Gamify Your Language
Why are games good for learning? How do you make the intrinsic engagement of games work for ESL?
As an ESL teacher, I always tried to make learning as engaging as possible. When I was an English tutor in a juku in Japan, I had to come up with innovative ways for the students (both kid and adult) to engage with the learning. For the kids, it was a lot of games. Their favorite was slipper slide. I would set up their vocab words on the floor propped against an old white board tray stacked on top of tissue boxes. Then the students would use their indoor slippers (which were vinyl and very slick) to slide across the floor and hit the vocab word I would call out. Whichever student hit the word would make the sentence of the month, and we would reset. Did my game teach the students fluent English? No, of course not. But it did create a positive space where they enjoyed learning the content which would provide a solid basis for keeping it in their long-term memory.

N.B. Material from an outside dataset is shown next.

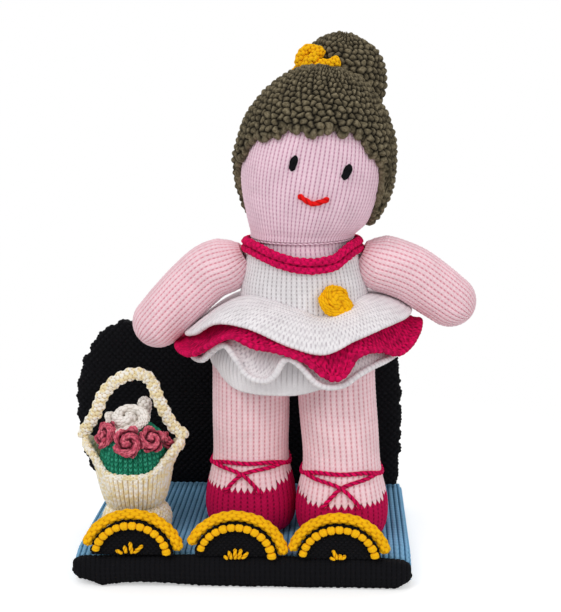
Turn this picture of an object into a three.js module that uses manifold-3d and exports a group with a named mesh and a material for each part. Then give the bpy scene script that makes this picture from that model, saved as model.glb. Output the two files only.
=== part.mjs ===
// Knitted ballerina doll on a knitted stage, with a backdrop, three footlights and a flower basket.
// Millimetres. The origin is the centre of the stage's underside, +Z is up and the doll faces -Y.
// Angles round an upright form are in degrees from its front, positive towards +X.

import * as THREE from 'three';
import { mergeVertices } from 'three/addons/utils/BufferGeometryUtils.js';
import Module from 'manifold-3d';

const wasm = await Module();
wasm.setup();

// Knitted fabric and clearances
const GAP = 0.3; // between pieces that touch
const EASE = 0.8; // between the dress and the body
const SKIN = 2; // knitted skin of a stuffed form
const CLOTH = 2.1; // knitted cloth of the dress

// Stage
const STAGE_WIDTH = 215;
const STAGE_DEPTH = 144;
const STAGE_HEIGHT = 21;
const STAGE_EDGE_ROUND = 6; // padded side edges of the floor cover
const COVER_WALL = 2.5;
const PANEL_THICKNESS = 2;
const BAND_DEPTH = 12; // front band, front to back
const BAND_DROOP = 2.2; // how far the band's lower edge wanders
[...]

The goal of these games is to support the learning process. By making language acquisition somewhat competitive, with a dose of instant gratification, the tedious part of committing rules and collocations to memory can become more automatic, allowing the brain to focus more on using that English for critical thinking and better communication.
Companies have known the benefits of gamification theory for a long time. Apps like Duolingo use leveling to help with practicing language. While the promises of learning the language solely by using the app is a stretch at best, it does help keep the learner engaged in the language during the hard beginner stages where quitting is most likely to occur.
Games like Gramatic! or my in-development reading game Snapworld offer a chance for learning to be engaging long enough for students to get past the breakers and become self-motivating. Who said learning couldn’t be any fun?